All week at the All England Club, nurses, health staff as well as the developers of coronavirus vaccines have been honoured in the Royal Box on Centre Court.
But the government has been criticised for claiming they can only afford to pay a 1% increase in salaries to staff who labour in the country’s National Health Service.
“I think what is it, they got something like a 1% pay rise? It was pathetic,” said Murray.
“They obviously deserve a lot more than that, and, yeah, they have done an amazing job getting us through the pandemic.”
The pandemic resulted in the cancellation of Wimbledon in 2020.
When Murray played his first round match on Monday he watched as Centre Court gave a standing ovation to health workers sitting in the Royal Box.
“I think the whole country kind of realised how important they all are, and maybe hadn’t got the recognition that they probably deserve up until now,” added the 34-year-old former world number one.
“So, yeah, it’s fantastic that they have been able to come along and watch some of the tennis.
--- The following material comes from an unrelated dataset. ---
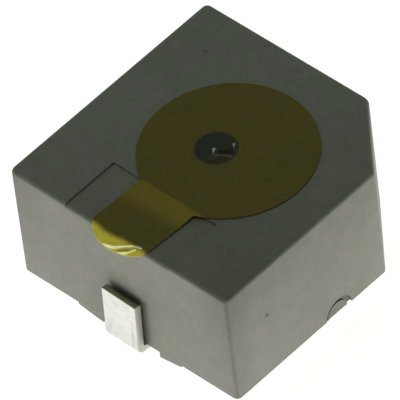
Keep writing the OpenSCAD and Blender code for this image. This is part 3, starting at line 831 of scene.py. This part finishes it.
class BUZZER_OT_case(bpy.types.Operator):
    """Mould the case: rounded, hollow, with its sound hole, recess, feet and gate mark"""

    bl_idname = "buzzer.case"
    bl_label = "Moulded Case"

    def execute(self, context):
        case = in_mm(context.scene.buzzer_case)
        half = CASE_HIGH.x / MM
        high = CASE_HIGH.z / MM
        floor = high - case.recess_d
        ob = box("moulded_case", (-half, -half, case.rim), (half, half, high))

        # the cut corner
        edit(ob, "EDGE", lambda e: upright(e) and middle(e).x > 0 and middle(e).y > 0)
        bpy.ops.mesh.bevel(offset=case.cut, offset_type="OFFSET", segments=1, clamp_overlap=False)
        leave()

        # the hollow, from below
        edit(ob, "FACE", lambda face: face.normal.z < -FACING)
        bpy.ops.mesh.inset(thickness=case.wall, use_even_offset=True)
        rise = high - case.roof - case.rim
        bpy.ops.mesh.extrude_region_move(TRANSFORM_OT_translate={"value": (0, 0, rise)})
        leave()

        # the upright edges, each with its own radius
        cut_at = half - case.cut
        corners = [
            (-half, -half, case.left_r, 90),
            (half, -half, case.front_r, 90),
            (-half, half, case.back_r, 90),
            (half, cut_at, case.cut_right_r, 45),
            (cut_at, half, case.cut_back_r, 45),
        ]
        for x, y, radius, angle in corners:
            setback = radius * math.tan(math.radians(angle / 2))

            def at_corner(e):
                return upright(e) and near(middle(e).x, x) and near(middle(e).y, y)

            round_edges(ob, setback, at_corner, steps=6)

        # the top edges, and the sharper edges round the bottom rim
        def on_rim(e, z):
            flat = near(e.verts[0].co.z, z, 1e-4) and near(e.verts[1].co.z, z, 1e-4)
            return flat and len({round(face.normal.z) for face in e.link_faces}) > 1

        round_edges(ob, case.top_r, lambda e: on_rim(e, high), steps=5)
        round_edges(ob, case.small_r, lambda e: on_rim(e, case.rim), steps=2)

        # the round wall about the chamber, sunk into the top
        ring_r = case.chamber_r + case.chamber_wall
        ceiling = high - case.roof
        ring = drum("ring", ring_r, (0, 0, case.chamber_z), (0, 0, ceiling + 0.3))
        bore = drum("bore", case.chamber_r, (0, 0, case.chamber_z - CLEAR), (0, 0, ceiling))
        combine(ring, [bore], "DIFFERENCE")
        combine(ob, [ring], "UNION")

        # the feet, arched underneath
        feet = []
        for side in (-1, 1):
            for end in (-1, 1):
                inner = end * case.slot_w / 2 - side * case.slot_x
                x0, x1 = sorted((inner, end * case.feet_w / 2))
                y0, y1 = sorted((side * half, side * (half - case.wall)))
                feet.append(box("foot", (x0, y0, 0), (x1, y1, case.rim + SUNK)))
        outside = half + CLEAR
        arch_z = case.foot_clear + math.sqrt(case.arch_r**2 - (case.slot_w / 2) ** 2)
        for foot in feet:
            ends = (0, outside, arch_z), (0, -outside, arch_z)
            arch = drum("arch", case.arch_r, *ends, axis="Y", vertices=720)
            combine(foot, [arch], "INTERSECT")
        combine(ob, feet, "UNION")

        # the sound hole, the recess and the gate mark
        above = high + CLEAR
        hole_at = case.hole_x, case.hole_y
        hole = drum("hole", case.hole_d / 2, (*hole_at, ceiling - CLEAR), (*hole_at, above))
        side_x = case.recess_w / 2
        recess = box("recess", (-side_x, -outside, floor), (side_x, case.recess_l - half, above))
        # its floor runs out over a rounded edge
        edge_y, edge_z = case.top_r - half, floor - case.top_r
        waste = box("waste", (-side_x, -outside, edge_z), (side_x, edge_y, above))
        ends = (half, edge_y, edge_z), (-half, edge_y, edge_z)
        edge = drum("edge", case.top_r, *ends, axis="X", vertices=48)
        combine(waste, [edge], "DIFFERENCE")
        combine(recess, [waste], "UNION")
        gate_x = half - case.gate_d
        ends = (gate_x, case.gate_y, case.rim), (outside, case.gate_y, case.rim)
        gate = drum("gate", case.gate_r, *ends, axis="X")
        combine(ob, [hole, recess, gate], "DIFFERENCE")

        # the broken stub of the gate, with a slanting top, and nothing of it below the rim
        stub_y = case.gate_y - case.stub_y
        ends = (gate_x - SUNK, stub_y, case.rim), (gate_x + case.stub_h, stub_y, case.rim)
        stub = drum("stub", case.stub_r, *ends, axis="X", vertices=32)
        step, shift = 0.12, (-0.03, 0.05, 0.03)
        edit(stub, "FACE", lambda face: face.normal.x > FACING)
        bpy.ops.mesh.inset(thickness=step)
        bpy.ops.transform.translate(value=shift)
        leave()
        under = box("under", (0, -half, case.rim - 2 * CLEAR), (outside, half, case.rim))
        combine(stub, [under], "DIFFERENCE")
        combine(ob, [stub], "UNION")

        modify(ob, "TRIANGULATE", quad_method="BEAUTY", ngon_method="BEAUTY", min_vertices=5)
        smooth(ob, 35)
        finish = case_finish(context.scene.buzzer_finish, case)
        finished(ob, [finish], "housing")
        return {"FINISHED"}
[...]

“Hopefully the politicians can realise that they deserve more than what they are getting paid just now.”
‘It was a tough a match’
Murray was speaking after he had come back from a two sets to one deficit to defeat German qualifier Oscar Otte.
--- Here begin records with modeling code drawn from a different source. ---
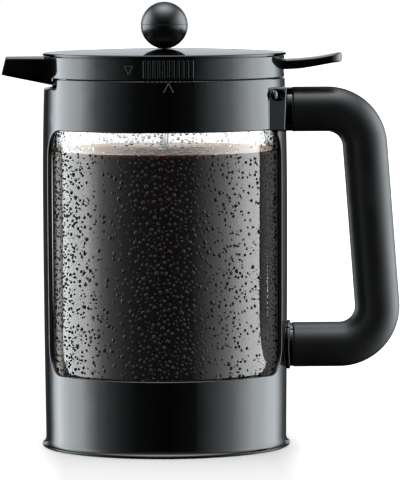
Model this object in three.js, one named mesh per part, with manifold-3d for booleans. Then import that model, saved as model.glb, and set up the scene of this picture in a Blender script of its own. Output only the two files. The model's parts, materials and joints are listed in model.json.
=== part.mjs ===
// Cold brew coffee maker: a clear jug in a one-piece windowed frame with a D handle,
// a turn-to-lock lid with a pouring spout and thumb lever, and a filter plunger.
// Millimetres, +Z up. The origin lies on the jug's axis, on the surface it stands on.
// The spout points along -X, the handle along +X, and the front is -Y.

import * as THREE from 'three';
import { mergeVertices } from 'three/addons/utils/BufferGeometryUtils.js';
import Module from 'manifold-3d';

const wasm = await Module();
wasm.setup();

const degree = Math.PI / 180;

// Clearances that all pieces share
const gap = 0.3;
const overrun = 2;
const weldDistance = 0.0003;

// Jug
const jugRadius = 59.2;
const jugWall = 2.3;
const jugFloor = 3;
const jugHeight = 182.1;
const jugCornerRadius = 5;
const cushionThickness = 1.2;
const cushionWidth = 9;

// Frame moulding
const jugMargin = 1.3;
const frameWall = 2.5;
const bellySwell = 1.2;
const baseSwell = 0.3;
const bellyHeight = 133.4;
const footHeight = 0.6;
const footRadius = 0.9;
const footInset = 2.2;
const footCount = 16;
const lipReach = 2;
const lipEdgeHeight = 1;
const lipUnderBevel = 0.7;
const flareHeight = 4.3;
const floorThickness = 3.6;
const floorRecessDepth = 1.2;
const floorRecessWidth = 36;
const floorRimWidth = 9;
const baseBandHeight = 39.1;
const collarHeight = 26.6;
const rimDrop = 6;
const windowCornerRadius = 14;
const spoutStrutHalfAngle = 15.3;
const handleStrutHalfAngle = 20.5;
const notchDepth = 5.2;
const notchHalfAngle = 25.7;
const notchCornerRadius = 1.8;
const centringRibCount = 8;
const centringRibThickness = 1.6;
const centringRibHeight = 17;
const centringRibClearance = 0.4;

// Turn and stops of the lid
const lidTurn = 19;
const lugCount = 3;
const lugHalfAngle = 4;
const lugReach = 1.1;
const lugHeight = 3;
const lugRise = 0.6;
const stopHalfAngle = 1.5;
const stopReach = 0.9;
const guideMargin = 1.5;

// Lid base: band, spout, deck and plug
const seamGap = 0.4;
const bandInset = 0.1;
const bandWall = 2.2;
const bandHeight = 10.9;
const bandLedgeHeight = 2.1;
const bandLedgeWidth = 3.7;
const rimClearance = 1.5;
const deckDrop = 2.7;
const deckThickness = 2;
const plugClearance = 0.8;
const plugWall = 3.4;
const plugDepth = 19.2;
const sealHeight = 3.4;
const sealSection = 1.9;
const sealRise = 8;
const sealGrooveDepth = 1.7;
const pourHoleRadius = 6.5;
const pourHoleInset = 14;
const seatHeight = 1;
const seatWidth = 1.5;
const guideTubeRadius = 4.6;
const guideTubeDrop = 5.2;
const bushHeight = 2.4;
const bushRadius = 3.3;
const gripRibCount = 11;
const gripRibPitch = 2.64;
const gripRibWidth = 1.3;
const gripRibReach = 0.7;
const gripRibMargin = 0.5;

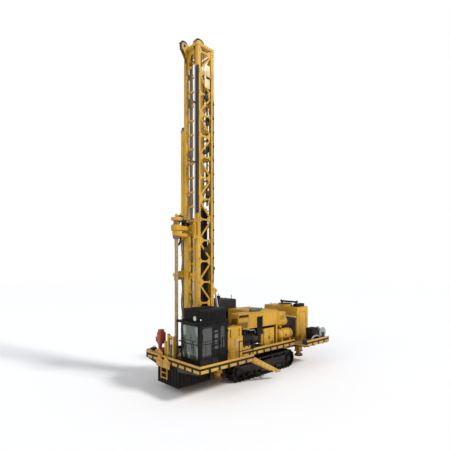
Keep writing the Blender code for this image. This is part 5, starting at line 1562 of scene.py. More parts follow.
    def plates(self) -> None:
        """Blank pale plates and small boxes on the near lattice."""
        y = -self.chord_y - 0.07
        with Piece("blank_plates", Finish.CREAM, "mast") as plates:
            for x0, x1, z0, z1 in ((-3.46, -3.07, 17.0, 17.62), (-3.44, -3.08, 16.35, 16.86)):
                plates.block((x0, y - 0.012, z0), (x1, y + 0.006, z1), 0.02, 2)
            for y0, y1, z0, z1 in ((-0.25, 0.05, 17.1, 17.5), (-0.1, 0.3, 16.3, 16.9)):
                plates.block((self.rear + 0.08, y0, z0), (self.rear + 0.1, y1, z1), 0.004)
        with Piece("lattice_boxes", Finish.DARK, "mast") as boxes:
            for x, z, wide, tall in ((-3.3, 15.7, 0.22, 0.3), (-3.24, 14.3, 0.16, 0.2),
                                     (-3.4, 12.7, 0.18, 0.24), (-3.2, 10.4, 0.2, 0.3),
                                     (-3.36, 7.3, 0.2, 0.26)):
                boxes.block((x - wide / 2, y - 0.03, z), (x + wide / 2, y + 0.09, z + tall), 0.015, 2)
                boxes.line(((x, y + 0.03, z), (x + 0.02, y + 0.03, z - 0.3),
                            (self.rear - 0.13, y + 0.05, z - 0.7)), 0.012)
        with Piece("lattice_cable", Finish.HOSE, "mast") as cable:
            for x, out, top, count in ((self.rear - 0.13, 0.02, 16.9, 19),
                                       (self.rear + 0.07, -0.045, 15.8, 14)):
                cable.line([(x, y + out, top - step * 0.78) for step in range(count)], 0.018)
                for step in range(count - 1):
                    cable.block((x - 0.035, y + out - 0.022, top - step * 0.78 - 0.3),
                                (x + 0.035, y + out + 0.02, top - step * 0.78 - 0.16), 0.012)
        # Spare drill pipes are real parts, but their near-black colour is painted shade of the mast's
        # inside; the drill pipe itself is brown drill steel.
        with Piece("spare_pipes_painted_shade", Finish.CHAIN, "mast") as pipes:
            for x, pipe_y in ((-3.12, -0.31), (-3.12, -0.06), (-3.36, -0.26)):
                pipes.turned(((0.07, 0), (0.105, 0.1), (0.105, 0.5), (0.085, 0.56), (0.085, 6.1),
                              (0.105, 6.15), (0.105, 6.5), (0.06, 6.55), (0.06, 6.7)), (x, pipe_y, 3.05),
                             Way.UP, 18)
        with Piece("pipe_rack", Finish.DARK, "mast") as rack:
            for z in (3.2, 5.0, 6.9, 8.9, 9.6):
                rack.block((-3.5, -0.44, z), (-2.96, 0.08, z + 0.03), 0.01)
                rack.bar((-3.2, -0.19, z - 0.04), (-3.2, -0.19, z + 0.07), 0.06, 14)
            rack.bar((-3.2, -0.19, 2.9), (-3.2, -0.19, 9.9), 0.035)
        with Piece("feed_cylinder", Finish.MAST_YELLOW, "mast") as feed:
            feed.turned(((0.06, 0), (0.07, 0.12), (0.12, 0.14), (0.12, 0.3), (0.1, 0.32), (0.1, 3.5),
                         (0.115, 3.52), (0.115, 3.66), (0.1, 3.68), (0.1, 7.0), (0.12, 7.02), (0.12, 7.2),
                         (0.07, 7.22), (0.05, 7.5)), (-3.24, -0.16, 9.95), Way.UP, 20)
            for z in (10.9, 12.4, 13.9, 15.4, 16.7):
                feed.block((-3.36, -0.42, z), (-2.95, -0.02, z + 0.12), 0.012)
                feed.outline(((-2.95, z), (-2.95, z + 0.3), (-3.2, z)), Plane.SIDE, -0.3, -0.28)
        with Piece("lattice_tubes", Finish.RUSTY, "mast") as tubes:
            for x, tube_y, radius in ((-3.06, -0.34, 0.045), (-3.1, 0.1, 0.05)):
                tubes.line(((x, tube_y, 9.9), (x, tube_y, 17.4)), radius, 12, False)
        with Piece("lattice_blocks", Finish.CAST, "mast") as blocks:
            for z in (10.2, 11.5, 12.9, 14.6, 16.1):
                blocks.block((-3.16, -0.45, z), (-2.98, -0.3, z + 0.34), 0.03, 2)
                blocks.bar((-3.07, -0.37, z - 0.12), (-3.07, -0.37, z + 0.46), 0.03, 10)

    def crown(self) -> None:
        """Bolts, rails and rope guards of the crown."""
        z = self.top + 0.145
        with Piece("crown_trim", Finish.MAST_YELLOW, "mast") as trim:
            for side in (-1, 1):
                trim.block((-4.0, side * 0.635, 18.48), (-2.8, side * 0.621, 18.6), 0.005)
            trim.block((-3.86, -0.42, 18.24), (-3.84, 0.42, 18.45), 0.004)
            trim.outline(((-0.42, 18.24), (-0.42, 17.5), (-0.3, 17.62), (-0.12, 18.24)), Plane.END, -3.86,
                         -3.845)
            trim.outline(((0.42, 18.24), (0.42, 17.2), (0.32, 17.3), (0.2, 17.9), (0.06, 18.24)), Plane.END,
                         -3.86, -3.845)
            for y, z, radius in ((0.27, 17.95, 0.13), (0.16, 17.55, 0.1), (-0.3, 17.8, 0.08)):
                trim.turned(((radius * 0.5, 0), (radius * 0.6, 0.03), (radius, 0.04), (radius, 0.12)),
                            (-3.92, y, z), Way.REARWARD, 20)
            for y in (0.305, 0.523):
                trim.outline(((-4.34, 18.66), (-3.95, 18.66), (-3.95, 18.16), (-4.02, 18.16)), Plane.SIDE,
                             y, y + 0.012, 0.004)
            for y in (-0.398, -0.214):
                trim.outline(((-3.98, 18.5), (-3.22, 18.5), (-3.28, 18.7), (-3.42, 18.88), (-3.6, 18.94),
                              (-3.78, 18.88), (-3.92, 18.7)), Plane.SIDE, y, y + 0.012, 0.004)
            trim.outline(((-0.4, 18.5), (-0.2, 18.5), (-0.24, 18.72), (-0.36, 18.72)), Plane.END, -3.99,
                         -3.975)
        with Piece("crown_guards", Finish.TAUPE, "mast") as guards:
            for x, y, radius in ((-3.6, -0.3, 0.36), (-4.12, 0.42, 0.25)):
                arc = [(x - (radius + 0.03) * math.cos(angle),
                        19.0 - radius + (radius + 0.03) * math.sin(angle))
                       for angle in (math.radians(12 + step * 13) for step in range(13))]
                for (x0, z0), (x1, z1) in zip(arc, arc[1:]):
                    guards.beam((x0, y, z0), (x1, y, z1), 0.15, 0.012)
                for side in (-1, 1):
                    guards.block((x - 0.02, y + side * 0.078, 18.9 - radius),
                                 (x + 0.02, y + side * 0.072, 19.03), 0.003)
        with Piece("crown_bolts", Finish.CAST, "mast") as bolts:
            bolts.bolts([(-3.92 + index * 0.16, -0.635, 18.54) for index in range(7)], Way.NEAR, 0.028)
            for x, y, radius in ((-3.6, -0.3, 0.36), (-4.12, 0.42, 0.25)):
                for way, out in ((Way.NEAR, -1), (Way.FAR, 1)):
                    bolts.turned(((0.03, 0.035), (0.045, 0.02), (0.07, 0.012), (0.075, 0)),
                                 (x, y + out * 0.096, 19.0 - radius), way, 16)

    def lamps(self) -> None:
        """Work lamps that light the hole and the deck."""
        spots = (
            # place, way
            ((-3.3, -0.7, 8.9), Way.NEAR), ((-2.72, -0.5, 6.4), Way.REARWARD),
            ((-2.72, 0.5, 6.4), Way.REARWARD),
        )
        with Piece("mast_lamps", Finish.BLACK, "mast") as bodies, \
                Piece("mast_lamp_lenses", Finish.LENS, "mast") as lenses:
            for place, way in spots:
                bodies.turned(((0, -0.08), (0.06, -0.075), (0.095, 0), (0.1, 0.03), (0.088, 0.03),
                               (0.085, 0.01), (0, 0.005)), place, way, 20)
                lenses.turned(((0, 0.02), (0.05, 0.018), (0.084, 0.01), (0, 0.006)), place, way, 20)
                back = Vector(place) - way.vector * 0.08
                bodies.bar(back, back - way.vector * 0.08, 0.02, 8)

    def pins(self) -> None:
        """Pins of the mast's pivot and of the cylinders' eyes."""
        with Piece("mast_pins", Finish.BRIGHT, "mast") as pins:
            for side, way in ((-1, Way.NEAR), (1, Way.FAR)):
                for reach, out in ((0.525, way), (0.315, Way.out(-side))):
                    pins.turned(((0.04, 0.02), (0.052, 0.008), (0.052, 0)), (-2.55, side * reach, 5.15),
                                out, 16)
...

The 2013 and 2016 champion triumphed 6-3, 4-6, 4-6, 6-4, 6-2 over the 151st-ranked Otte under the roof of Centre Court.
The British star, playing in the singles event for the first time since 2017 and ranked a lowly 118 after a battle against hip and groin injuries, avoided what would have been his earliest exit from the tournament.
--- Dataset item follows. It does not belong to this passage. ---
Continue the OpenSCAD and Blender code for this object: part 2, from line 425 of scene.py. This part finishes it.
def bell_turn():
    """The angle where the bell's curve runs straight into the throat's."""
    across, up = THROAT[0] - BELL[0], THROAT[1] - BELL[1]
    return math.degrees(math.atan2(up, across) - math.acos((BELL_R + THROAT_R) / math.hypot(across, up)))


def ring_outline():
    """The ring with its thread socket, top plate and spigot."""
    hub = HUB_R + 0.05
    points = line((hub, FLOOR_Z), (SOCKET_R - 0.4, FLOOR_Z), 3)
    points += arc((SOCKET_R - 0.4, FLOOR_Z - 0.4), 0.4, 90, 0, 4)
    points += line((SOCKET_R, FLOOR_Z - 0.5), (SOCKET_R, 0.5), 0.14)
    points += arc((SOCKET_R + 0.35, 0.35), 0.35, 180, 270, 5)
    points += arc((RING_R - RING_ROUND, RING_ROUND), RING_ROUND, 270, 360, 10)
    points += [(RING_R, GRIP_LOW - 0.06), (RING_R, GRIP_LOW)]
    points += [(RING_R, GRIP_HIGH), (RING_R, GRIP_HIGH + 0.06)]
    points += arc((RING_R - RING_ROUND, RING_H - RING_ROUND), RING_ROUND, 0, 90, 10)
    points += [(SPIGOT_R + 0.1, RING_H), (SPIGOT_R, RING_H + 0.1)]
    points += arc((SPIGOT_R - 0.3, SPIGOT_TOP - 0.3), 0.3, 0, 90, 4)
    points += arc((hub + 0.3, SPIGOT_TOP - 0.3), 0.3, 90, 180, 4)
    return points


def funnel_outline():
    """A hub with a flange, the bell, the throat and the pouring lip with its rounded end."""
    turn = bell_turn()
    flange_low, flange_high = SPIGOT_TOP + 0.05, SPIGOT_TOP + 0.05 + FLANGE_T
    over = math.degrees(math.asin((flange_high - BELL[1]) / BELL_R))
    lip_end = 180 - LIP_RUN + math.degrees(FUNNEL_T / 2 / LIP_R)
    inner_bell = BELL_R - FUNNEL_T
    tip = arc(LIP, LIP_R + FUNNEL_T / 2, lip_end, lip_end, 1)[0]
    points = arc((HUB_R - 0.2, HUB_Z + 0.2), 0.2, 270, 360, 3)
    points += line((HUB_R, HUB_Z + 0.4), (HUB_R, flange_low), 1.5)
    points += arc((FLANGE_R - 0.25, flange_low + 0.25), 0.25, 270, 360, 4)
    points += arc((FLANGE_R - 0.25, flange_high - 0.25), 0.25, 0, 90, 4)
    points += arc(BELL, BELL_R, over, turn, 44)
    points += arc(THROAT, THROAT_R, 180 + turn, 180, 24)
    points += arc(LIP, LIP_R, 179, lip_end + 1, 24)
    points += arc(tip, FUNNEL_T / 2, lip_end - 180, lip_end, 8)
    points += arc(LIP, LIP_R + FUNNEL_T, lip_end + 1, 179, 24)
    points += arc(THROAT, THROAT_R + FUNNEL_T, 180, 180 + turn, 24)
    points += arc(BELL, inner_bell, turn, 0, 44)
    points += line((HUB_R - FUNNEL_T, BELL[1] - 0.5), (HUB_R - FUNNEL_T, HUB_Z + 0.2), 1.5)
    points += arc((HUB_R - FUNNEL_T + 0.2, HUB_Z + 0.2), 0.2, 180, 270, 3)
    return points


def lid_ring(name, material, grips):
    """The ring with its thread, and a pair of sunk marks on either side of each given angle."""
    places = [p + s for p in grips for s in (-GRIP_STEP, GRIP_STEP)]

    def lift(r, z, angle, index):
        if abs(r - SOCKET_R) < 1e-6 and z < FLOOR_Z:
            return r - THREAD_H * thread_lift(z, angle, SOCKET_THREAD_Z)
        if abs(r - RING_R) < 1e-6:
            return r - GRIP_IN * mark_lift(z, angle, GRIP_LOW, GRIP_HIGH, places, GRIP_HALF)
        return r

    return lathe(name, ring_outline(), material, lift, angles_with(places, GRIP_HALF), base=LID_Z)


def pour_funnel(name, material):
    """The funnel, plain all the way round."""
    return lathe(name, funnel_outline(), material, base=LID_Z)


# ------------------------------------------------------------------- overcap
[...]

He hit 55 winners as he wrapped up a place in the third round for a 13th consecutive time.
“What an atmosphere to play in at the end,” said Murray.
“I needed everyone’s help tonight. I did a great job, played some top shots at the end but it was a tough match.”
He will face Canadian 10th seed Denis Shapovalov for a place in the last 16.
“I’m obviously tired. I fell over a couple of times, the court is pretty slick,” added Murray after almost four hours on court.
“Considering everything, I feel alright. The hip’s still good. It’s a rest day tomorrow and hopefully I can come out and perform well.”
An exhausted Otte had played Monday and Tuesday to see off fellow qualifier Arthur Rinderknech with that match decided by a final set tie-breaker, 13-12.
His challenge fizzled out after the roof was closed at 2-2 in the fourth set.
However, the 27-year-old was overjoyed at the opportunity to play against the former world number one.
“I told him he’s my icon,” said Otte of the conversation he had at the net with Murray.
“For me, he’s the best ever. I just enjoyed to play against him.”